Despite being named a finalist in 2008 for the Jack Adams Trophy, he would last just 66 games in in 2008-09 when he was fired before the end of the season by GM Bob Gainey. Carbonneau would bounce around various analyst jobs before becoming the head coach of the Chicoutimi Sagueneens in February 2011.

How he fits: Carbonneau, aside from Joe Nieuwendyk and Mike Modano, is perhaps the most beloved of all former Dallas Stars players. His hard working style and defensive prowess set the example for how to win in the NHL and he was instrumental in making hockey so popular in North Texas. For the current Stars, a coach like Carbonneau would bring interest back to the sport -- especially from long-time fans -- and his approach would help solidify a team that has apparently forgotten exactly what defense might be at times over the course of the past few seasons.

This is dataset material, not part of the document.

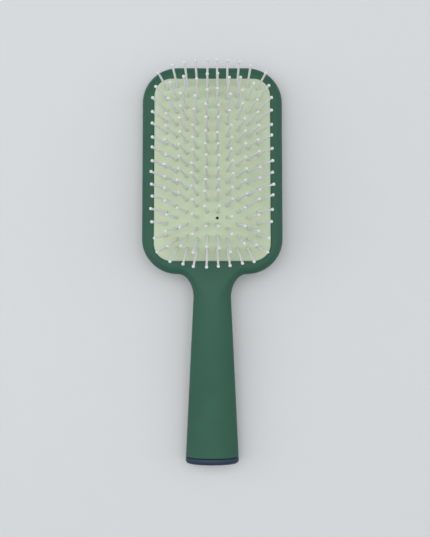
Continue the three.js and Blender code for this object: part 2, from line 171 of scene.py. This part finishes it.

Why he won't fit: His track record as a head coach is very short and not exactly glowing. He had one great season in Montreal but failed to make it through his third year as coach. Much like with Marc Crawford, there were rumblings that Carbonneau was unable to motivate them when adversity struck. When he was fired from Montreal, there were reports that stated his abrasive style had many in the Canadiens organization angry and that he had failed to connect with players on a very underachieving team.

His coaching style also fit his playing style: a strong focus on defense. With Nieuwendyk wanting to move the Stars into a more aggressive system, one that started with Crawford, it's doubtful that a coach like Carbonneau would be a good fit. There's also the fact that Carbonneau is now coaching a team he co-owns in Quebec; he might not be looking to be for another coaching job in the NHL right now anyway. Guy Carbonneau's name will likely always come up when a position opens for the Stars, but for now he'd be nothing but a nostalgic hire.